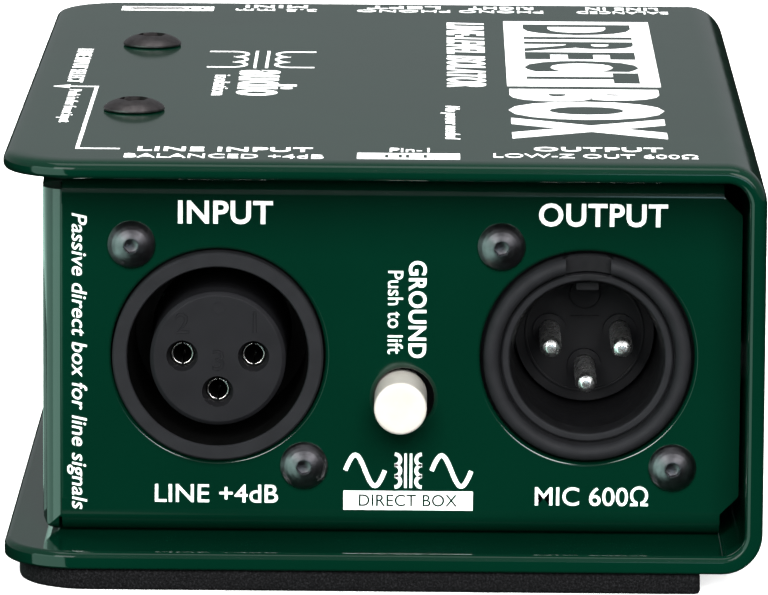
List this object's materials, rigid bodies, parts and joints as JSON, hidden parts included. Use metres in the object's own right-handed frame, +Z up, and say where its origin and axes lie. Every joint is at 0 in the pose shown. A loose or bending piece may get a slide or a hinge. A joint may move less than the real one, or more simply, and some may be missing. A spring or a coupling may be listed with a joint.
{
  "type": "direct injection box",
  "caption": "Passive audio direct injection box: green steel sleeve round a folded chassis, three-pin input and output in front, push buttons, rear sockets and a foam base pad.",
  "frame": {"origin": "centre of the box's footprint, on the surface that the foam pad rests on", "axes": "+X to the right seen from the front, +Y from the front panel to the rear panel, +Z up"},
  "size_m": [0.084, 0.127, 0.0495],
  "materials": {
    "green_paint": "glossy dark green paint",
    "foam": "matt foam",
    "black_steel": "black oxide, satin",
    "black_plastic": "satin black",
    "white_plastic": "off-white, satin",
    "silver": "bright nickel",
    "gold": "gold over brass",
    "can_metal": "dull annealed",
    "board": "solder mask over glass laminate",
    "copper": "enamelled copper wire",
    "resistor_coat": "lacquer",
    "film_red": "epoxy"
  },
  "bodies": {
    "case": {"base_pad": "foam", "board_screw_1": "silver", "board_screw_2": "silver", "board_screw_3": "silver", "board_standoff_1": "gold", "board_standoff_2": "gold", "board_standoff_3": "gold", "capacitor_1": "film_red", "capacitor_2": "film_red", "case_screw_bottom_front": "black_steel", "case_screw_bottom_rear": "black_steel", "case_screw_top_front": "black_steel", "case_screw_top_rear": "black_steel", "circuit_board": "board", "ground_lift_spring": "silver", "ground_lift_switch_body": "black_plastic", "inner_chassis": "green_paint", "input_select_spring": "silver", "input_select_switch_body": "black_plastic", "line_jack_casing": "black_plastic", "line_jack_nut": "silver", "line_jack_sleeve": "silver", "line_jack_washer": "silver", "merge_spring": "silver", "merge_switch_body": "black_plastic", "mini_jack_body": "black_plastic", "mini_jack_nut": "silver", "outer_sleeve": "green_paint", "phono_left_barrel": "silver", "phono_left_insulator": "black_plastic", "phono_right_barrel": "silver", "phono_right_insulator": "black_plastic", "resistor_1": "resistor_coat", "resistor_2": "resistor_coat", "resistor_3": "resistor_coat", "resistor_4": "resistor_coat", "transformer_can": "can_metal", "transformer_core": "can_metal", "transformer_winding": "copper", "xlr_input_contact_1": "gold", "xlr_input_contact_2": "gold", "xlr_input_contact_3": "gold", "xlr_input_housing": "black_plastic", "xlr_input_insert": "black_plastic", "xlr_input_screw_lower": "black_steel", "xlr_input_screw_upper": "black_steel", "xlr_output_housing": "black_plastic", "xlr_output_insert": "black_plastic", "xlr_output_pin_1": "silver", "xlr_output_pin_2": "silver", "xlr_output_pin_3": "silver", "xlr_output_screw_lower": "black_steel", "xlr_output_screw_upper": "black_steel"},
    "ground_lift_slider": {"ground_lift_button": "white_plastic", "ground_lift_plunger": "black_plastic"},
    "input_select_slider": {"input_select_button": "white_plastic", "input_select_plunger": "black_plastic"},
    "merge_slider": {"merge_button": "white_plastic", "merge_plunger": "black_plastic"}
  },
  "joints": [
    {"name": "ground_lift_press", "type": "slide", "parent": "case", "child": "ground_lift_slider", "axis": [0, 1, 0], "range_m": [0, 0.003], "stiffness_N_per_m": 400, "springref_m": -0.001, "deforming": ["ground_lift_spring"]},
    {"name": "input_select_press", "type": "slide", "parent": "case", "child": "input_select_slider", "axis": [1, 0, 0], "range_m": [0, 0.0025], "stiffness_N_per_m": 400, "springref_m": -0.001, "deforming": ["input_select_spring"]},
    {"name": "merge_press", "type": "slide", "parent": "case", "child": "merge_slider", "axis": [0, -1, 0], "range_m": [0, 0.003], "stiffness_N_per_m": 400, "springref_m": -0.001, "deforming": ["merge_spring"]}
  ]
}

# Set problem:
Take the listing above and set it down exactly.

# Full answer:
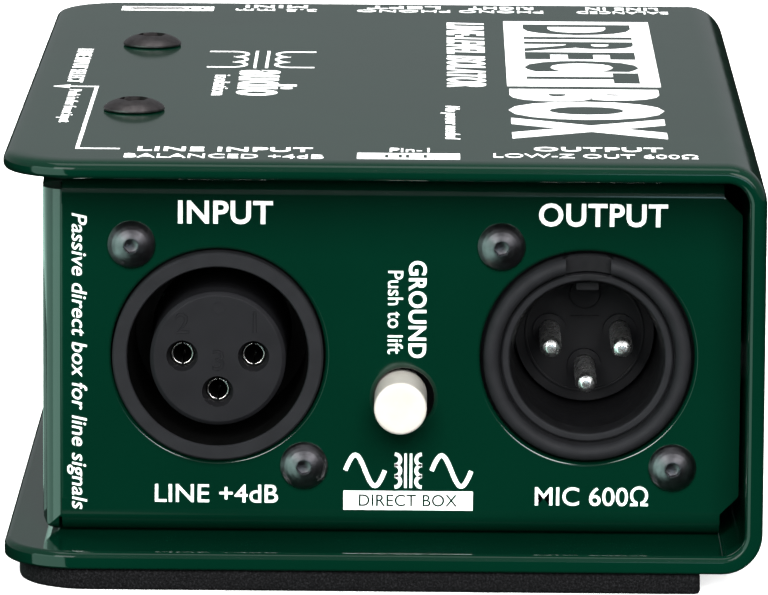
List this object's materials, rigid bodies, parts and joints as JSON, hidden parts included. Use metres in the object's own right-handed frame, +Z up, and say where its origin and axes lie. Every joint is at 0 in the pose shown. A loose or bending piece may get a slide or a hinge. A joint may move less than the real one, or more simply, and some may be missing. A spring or a coupling may be listed with a joint.
{
  "type": "direct injection box",
  "caption": "Passive audio direct injection box: green steel sleeve round a folded chassis, three-pin input and output in front, push buttons, rear sockets and a foam base pad.",
  "frame": {"origin": "centre of the box's footprint, on the surface that the foam pad rests on", "axes": "+X to the right seen from the front, +Y from the front panel to the rear panel, +Z up"},
  "size_m": [0.084, 0.127, 0.0495],
  "materials": {
    "green_paint": "glossy dark green paint",
    "foam": "matt foam",
    "black_steel": "black oxide, satin",
    "black_plastic": "satin black",
    "white_plastic": "off-white, satin",
    "silver": "bright nickel",
    "gold": "gold over brass",
    "can_metal": "dull annealed",
    "board": "solder mask over glass laminate",
    "copper": "enamelled copper wire",
    "resistor_coat": "lacquer",
    "film_red": "epoxy"
  },
  "bodies": {
    "case": {"base_pad": "foam", "board_screw_1": "silver", "board_screw_2": "silver", "board_screw_3": "silver", "board_standoff_1": "gold", "board_standoff_2": "gold", "board_standoff_3": "gold", "capacitor_1": "film_red", "capacitor_2": "film_red", "case_screw_bottom_front": "black_steel", "case_screw_bottom_rear": "black_steel", "case_screw_top_front": "black_steel", "case_screw_top_rear": "black_steel", "circuit_board": "board", "ground_lift_spring": "silver", "ground_lift_switch_body": "black_plastic", "inner_chassis": "green_paint", "input_select_spring": "silver", "input_select_switch_body": "black_plastic", "line_jack_casing": "black_plastic", "line_jack_nut": "silver", "line_jack_sleeve": "silver", "line_jack_washer": "silver", "merge_spring": "silver", "merge_switch_body": "black_plastic", "mini_jack_body": "black_plastic", "mini_jack_nut": "silver", "outer_sleeve": "green_paint", "phono_left_barrel": "silver", "phono_left_insulator": "black_plastic", "phono_right_barrel": "silver", "phono_right_insulator": "black_plastic", "resistor_1": "resistor_coat", "resistor_2": "resistor_coat", "resistor_3": "resistor_coat", "resistor_4": "resistor_coat", "transformer_can": "can_metal", "transformer_core": "can_metal", "transformer_winding": "copper", "xlr_input_contact_1": "gold", "xlr_input_contact_2": "gold", "xlr_input_contact_3": "gold", "xlr_input_housing": "black_plastic", "xlr_input_insert": "black_plastic", "xlr_input_screw_lower": "black_steel", "xlr_input_screw_upper": "black_steel", "xlr_output_housing": "black_plastic", "xlr_output_insert": "black_plastic", "xlr_output_pin_1": "silver", "xlr_output_pin_2": "silver", "xlr_output_pin_3": "silver", "xlr_output_screw_lower": "black_steel", "xlr_output_screw_upper": "black_steel"},
    "ground_lift_slider": {"ground_lift_button": "white_plastic", "ground_lift_plunger": "black_plastic"},
    "input_select_slider": {"input_select_button": "white_plastic", "input_select_plunger": "black_plastic"},
    "merge_slider": {"merge_button": "white_plastic", "merge_plunger": "black_plastic"}
  },
  "joints": [
    {"name": "ground_lift_press", "type": "slide", "parent": "case", "child": "ground_lift_slider", "axis": [0, 1, 0], "range_m": [0, 0.003], "stiffness_N_per_m": 400, "springref_m": -0.001, "deforming": ["ground_lift_spring"]},
    {"name": "input_select_press", "type": "slide", "parent": "case", "child": "input_select_slider", "axis": [1, 0, 0], "range_m": [0, 0.0025], "stiffness_N_per_m": 400, "springref_m": -0.001, "deforming": ["input_select_spring"]},
    {"name": "merge_press", "type": "slide", "parent": "case", "child": "merge_slider", "axis": [0, -1, 0], "range_m": [0, 0.003], "stiffness_N_per_m": 400, "springref_m": -0.001, "deforming": ["merge_spring"]}
  ]
}